CSV backend writes to /var/log/asterisk/cdr-csv/Master.csv. ODBC/MySQL backends write to a database. We rely primarily on the database CDR + dashboard's own call records; the CSV file is a backup. The current Unable to open … cdr-csv/Master.csv warning at KKB is because the directory does not exist in the container — cosmetic.

accountcode
kkb-prod
src
908502427127
dst
+905532890209
dcontext
from-trunk-outbound
channel
PJSIP/providers-00000123
start
2026-04-24 20:38:14
answer
— (never answered)
end
2026-04-24 20:38:18
duration
4
billsec
0
disposition
FAILED
hangupcause
41 (Temporary failure)
sipresponse
603 Declined
uniqueid
1761341894.123
recordingfile
— (no answer, no recording)

When the dashboard team asks "what does our column X mean?", this row is your answer. Open work item from KKB step 99: surface SIP response code + Q.850 cause directly in the dashboard call detail page, so triage doesn't need shell access.

85recording compliance

Recording compliance

Türkiye PDPL (KVKK) requires:

  • Consent disclosure at call start.
  • Audit logs of access to recordings.
  • Time-bounded retention (typically 1–3 years).

Our agent plays a disclosure (configurable per workflow). Recordings live in S3/MinIO with bucket policies; access goes through the dashboard, which logs every fetch.

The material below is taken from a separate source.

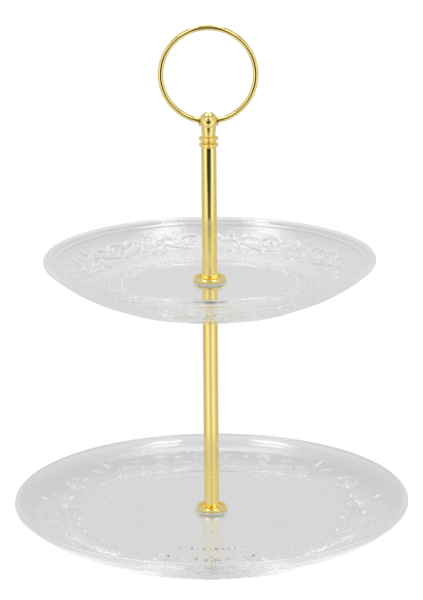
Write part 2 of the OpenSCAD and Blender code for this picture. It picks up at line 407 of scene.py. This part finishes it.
# fine and coarse are the spacing of the mesh's rings where there is a pattern and where there is none.
glass_shape = {"well_glass": 5, "rim_glass": 4, "hole_r": 5, "fine": 0.6, "coarse": 3.2}
PLATES = (
    ("lower_plate_glass", "lower_plate", "base_plate", 960,
     {"foot_r": 96, "well_z": 10.5, "bead_ring_r": 70.5, "band": (76, 116), "waves": 9, "relief": 1.05,
      "ray_depth": 0.25, "shape": glass_shape}),
    ("upper_plate_glass", "upper_plate", "top_plate", 800,
     {"foot_r": 65, "well_z": 9, "bead_ring_r": 55, "band": (64.5, 96), "waves": 10, "relief": 0.8,
      "ray_depth": 0, "shape": glass_shape}),
)
for name, node, body, segments, sizes in PLATES:
    plate = pressed_plate(name, node, segments, **sizes)
    dress(plate, "pressed_glass")
    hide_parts(node)
    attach(plate, body)

for name, node, body, pitch in (
    ("joining_stud_thread", "joining_stud", "lower_rod", 1.0),
    ("finial_stud_thread", "finial_stud", "upper_rod", 0.8),
):
    stud = threaded_rod(name, node, pitch)
    dress(stud, "zinc_steel")
    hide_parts(node)
    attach(stud, body)


# ---------------------------------------------------------------- floor, light and camera

WHITE = 1.04    # of the floor and the background as the camera sees them, just past pure white
GREY = 0.68     # how bright the studio looks through the glass and behind the stand
SIDE = 0.85     # and to its sides and front
HIGH = 0.6      # and overhead, between the softboxes
CARD = 0.14     # and where the dark card stands in front
# How bright the floor looks in the metal by bearing: 0 is in front of the stand and 1 is behind it.
BEHIND = ((0.42, 0.76), (0.55, 0.58), (0.7, GREY))
NEAR_FLOOR = ((0, 0.66), (0.06, 0.7), (0.14, 1.05), (0.24, 1.1)) + BEHIND
FAR_FLOOR = ((0, 0.08), (0.065, 0.11), (0.115, 0.42), (0.17, 1.05), (0.3, 1.1)) + BEHIND
RING_FLOOR = ((0, 0.03), (0.11, 0.04), (0.19, 0.5), (0.24, 1.4), (0.3, 1.35)) + BEHIND
# Where the near floor turns into the far one, which the upper rod mirrors, and that into the one that
# the ring mirrors, in metres from the rod.
NEAR_TO_FAR = (0.5, 0.62)
FAR_TO_RING = (0.9, 0.98)
# How bright the floor looks straight through the glass, by distance from the rod in metres.
# The dip to 0.6 at 0.12 m is a painted soft shadow round the lower plate's edge, and the rise to 0.8 at
# 0.2 m is a painted glow like caustic light.
THROUGH = ((0, GREY), (0.09, GREY), (0.12, 0.6), (0.2, 0.8), (0.35, 0.77), (0.95, 0.6))
# The share of THROUGH in what a ray sees that was mirrored first and then went through glass.
GLASS_SHARE = 0.55
FLOOR_SIZE = 60
# Light runs round inside the glass rims many times before it comes out, and cut short, it leaves them
# black.
BOUNCES = 96


def chain(tree, operation, *values):
    """A Math node fed by sockets or numbers; gives its output."""
    made = tree.nodes.new("ShaderNodeMath")
    made.operation = operation
    for socket, value in zip(made.inputs, values):
        if isinstance(value, (int, float)):
            socket.default_value = value
        else:
            tree.links.new(value, socket)
    return made.outputs[0]


def ramp(tree, source, stops):
    """Grey levels along a 0 to 1 value, eased between stops of (position, level)."""
    made = tree.nodes.new("ShaderNodeValToRGB")
    made.color_ramp.interpolation = "EASE"
    made.color_ramp.elements[0].position = stops[0][0]
    made.color_ramp.elements[1].position = stops[-1][0]
    for position, _ in stops[1:-1]:
        made.color_ramp.elements.new(position)
    for element, (_, level) in zip(made.color_ramp.elements, stops):
        element.color = (level, level, level, 1)
    tree.links.new(source, made.inputs["Fac"])
    return made.outputs["Color"]


def smooth_range(tree, source, low, high):
    """0 below low, 1 above high, and a smooth rise between them."""
    made = tree.nodes.new("ShaderNodeMapRange")
    made.interpolation_type = "SMOOTHSTEP"
    made.inputs["From Min"].default_value = low
    made.inputs["From Max"].default_value = high
    tree.links.new(source, made.inputs["Value"])
    return made.outputs["Result"]


def blend(tree, factor, first, second):
    """Mixes two colours; each is a socket or a grey level."""
    made = tree.nodes.new("ShaderNodeMix")
    made.data_type = "RGBA"
    tree.links.new(factor, made.inputs[0])
    for socket, value in ((made.inputs[6], first), (made.inputs[7], second)):
        if isinstance(value, (int, float)):
            socket.default_value = (value, value, value, 1)
        else:
            tree.links.new(value, socket)
    return made.outputs[2]


def glow_plane(name, size, seen_by):
    """A square at floor level that only gives light, seen by the named kinds of ray."""
    bpy.ops.mesh.primitive_plane_add(size=size, location=(0, 0, 0))
    made = bpy.context.object
    made.name = name
    paint = bpy.data.materials.new(name)
    paint.use_nodes = True
    tree = paint.node_tree
    tree.nodes.clear()
    output = tree.nodes.new("ShaderNodeOutputMaterial")
    glow = tree.nodes.new("ShaderNodeEmission")
    tree.links.new(glow.outputs["Emission"], output.inputs["Surface"])
    made.data.materials.append(paint)
    for kind in ("camera", "diffuse", "glossy", "transmission", "shadow"):
        setattr(made, "visible_" + kind, kind in seen_by)
    return made, tree, glow


def floor():
    """White to the eye. In the metal it is the studio's even grey, with a dark patch in front and a
    bright one to either side of that. Straight through the glass it is grey with a painted soft shadow
    round the lower plate's edge and a painted glow, like caustic light, beyond that."""
    _, _, glow = glow_plane("floor", FLOOR_SIZE, ("camera",))
    glow.inputs["Strength"].default_value = WHITE
    _, tree, glow = glow_plane("mirrored_floor", FLOOR_SIZE, ("glossy", "transmission", "diffuse"))
    place = tree.nodes.new("ShaderNodeTexCoord")
    split = tree.nodes.new("ShaderNodeSeparateXYZ")
    tree.links.new(place.outputs["Object"], split.inputs["Vector"])
    aside = chain(tree, "ABSOLUTE", split.outputs["X"])
    front = chain(tree, "MULTIPLY", split.outputs["Y"], -1)
    bearing = chain(tree, "DIVIDE", chain(tree, "ARCTAN2", aside, front), math.pi)
    reach = chain(tree, "SQRT", chain(tree, "ADD", chain(tree, "MULTIPLY", aside, aside),
                                      chain(tree, "MULTIPLY", front, front)))
    near_and_far = blend(tree, smooth_range(tree, reach, *NEAR_TO_FAR),
                         ramp(tree, bearing, NEAR_FLOOR), ramp(tree, bearing, FAR_FLOOR))
    mirrored = blend(tree, smooth_range(tree, reach, *FAR_TO_RING),
                     near_and_far, ramp(tree, bearing, RING_FLOOR))
    rays = tree.nodes.new("ShaderNodeLightPath")
    reflected = smooth_range(tree, rays.outputs["Glossy Depth"], 0, 1)
    past_glass = chain(tree, "MULTIPLY", rays.outputs["Is Transmission Ray"], GLASS_SHARE)
    off_metal = chain(tree, "MULTIPLY", reflected, chain(tree, "SUBTRACT", 1, past_glass))
    # Straight through the glass the floor shows a painted shadow and a painted caustic glow.
    through = ramp(tree, reach, THROUGH)
    tree.links.new(blend(tree, off_metal, through, mirrored), glow.inputs["Color"])


def front_card():
    """An upright dark card in front, seen only in polished surfaces and not in reflections of those."""
    card, tree, glow = glow_plane("front_card", 1, ("glossy",))
    rays = tree.nodes.new("ShaderNodeLightPath")
    again = smooth_range(tree, rays.outputs["Glossy Depth"], 1, 2)
    tree.links.new(blend(tree, again, CARD, SIDE), glow.inputs["Color"])
    card.scale = (0.8, 1.5, 1)
    card.location = (0, -1.8, 0.95)
    card.rotation_euler = (math.radians(90), 0, 0)


def world():
    """White to the eye. What lights the stand is grey behind, brighter at the sides, dimmer high up."""
    made = bpy.data.worlds.new("studio")
    made.use_nodes = True
    tree = made.node_tree
    back = tree.nodes["Background"]
    place = tree.nodes.new("ShaderNodeTexCoord")
    split = tree.nodes.new("ShaderNodeSeparateXYZ")
    tree.links.new(place.outputs["Generated"], split.inputs["Vector"])
    low = blend(tree, smooth_range(tree, split.outputs["Y"], 0.2, 0.7), SIDE, GREY)
    level = blend(tree, smooth_range(tree, split.outputs["Z"], 0.35, 0.65), low, HIGH)
    rays = tree.nodes.new("ShaderNodeLightPath")
    eye = blend(tree, rays.outputs["Is Camera Ray"], level, WHITE)
    tree.links.new(eye, back.inputs["Color"])
    bpy.context.scene.world = made


def softbox(name, place, width, length, brightness):
    """An area light that faces straight down; brightness is how it looks beside a white of 1."""
    light = bpy.data.lights.new(name, "AREA")
    light.shape = "RECTANGLE"
    light.size = width
    light.size_y = length
    light.energy = brightness * math.pi * width * length
    made = bpy.data.objects.new(name, light)
    bpy.context.scene.collection.objects.link(made)
    made.location = place


def camera():
    """The main view: from the front, looking 15.54 degrees down, with a slight roll."""
    data = bpy.data.cameras.new("camera")
    made = bpy.data.objects.new("camera", data)
    bpy.context.scene.collection.objects.link(made)
    data.sensor_width = 36
    data.lens = 167.3
    data.clip_end = FLOOR_SIZE
    made.location = (0.0046, -1.678, 0.616)
    made.rotation_euler = (math.radians(90 - 15.54), math.radians(0.45), 0)
    bpy.context.scene.camera = made


floor()
world()
front_card()
for name, place, width, length, brightness in (
    ("softbox_left", (-0.42, 0.22, 1.45), 0.26, 0.64, 5),
    ("softbox_right", (0.32, 0.22, 1.45), 0.24, 0.64, 5),
    ("rear_softbox", (0, 0.9, 1.45), 0.7, 0.5, 3),
    ("front_softbox_left", (-0.75, -1.0, 1.35), 0.5, 0.5, 2.5),
    ("front_softbox_right", (0.75, -1.0, 1.35), 0.5, 0.5, 2.5),
):
    softbox(name, place, width, length, brightness)
camera()
bpy.context.scene.view_settings.view_transform = "Standard"
for limit in ("max_bounces", "transmission_bounces", "glossy_bounces"):
    setattr(bpy.context.scene.cycles, limit, BOUNCES)
bpy.context.scene.cycles.sample_clamp_indirect = 1.3
bpy.context.scene.cycles.use_denoising = True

Production checklist — 10 things to verify before a customer goes live

01
Concurrent caps confirmed
Per-trunk cap known + campaign-worker concurrency lower than carrier ceiling.
02
Recording compliance
Disclosure in opening prompt, dashboard download audit on, KVKK-compliant.
03
KVKK retention
Bucket lifecycle policy in MinIO/S3 set to 12–36 months per customer contract.
04
CDR backup
Database CDR confirmed writing; CSV fallback directory exists or warning silenced.
05
Codec discipline
Endpoint allow=ulaw,alaw only — no surprise Opus / G.722 transcoding.
06
rtptimeout safety
60 s in place. Confirm dashboard alerts on rtp-timeout-rate > 1%.
07
Firewall ACL hygiene
5060 + RTP both directions, AND direct UA-to-UA path if proxy is light-mode.
08
Transport confirmed
Active tcpdump, not just docs. UDP vs TCP misalignment is silent.
09
Header sanity
All custom headers ASCII names. Run a smoke INVITE before go-live.
10
Monitoring
Datadog/Sentry on agent + dashboard; alert on 5xx rate and answer rate drop.
Try this on KKB
$ ssh freya@192.168.35.197 \
    "docker exec freya-asterisk asterisk -rx 'cdr show status'"
$ ssh freya@192.168.35.197 \
    "docker exec freya-asterisk asterisk -rx 'pjsip show endpoint providers'" \
    | grep -E 'allow|direct_media|rtptimeout|force_rport|rewrite_contact'
Checkpoint 6

Why is our direct_media = no non-negotiable today?

Show answer

Two reasons that compound: (1) topology — symmetric NAT plus the typical TR enterprise firewall layout means peers cannot reliably negotiate end-to-end RTP, so Asterisk relaying audio is the only path that works through every customer's network; (2) product — our voice agent must record, transcribe, and inject TTS into the audio stream. Direct media would route RTP UA-to-UA and bypass our pipeline entirely. As long as we are an AI agent — not a pure SIP proxy — direct media stays off.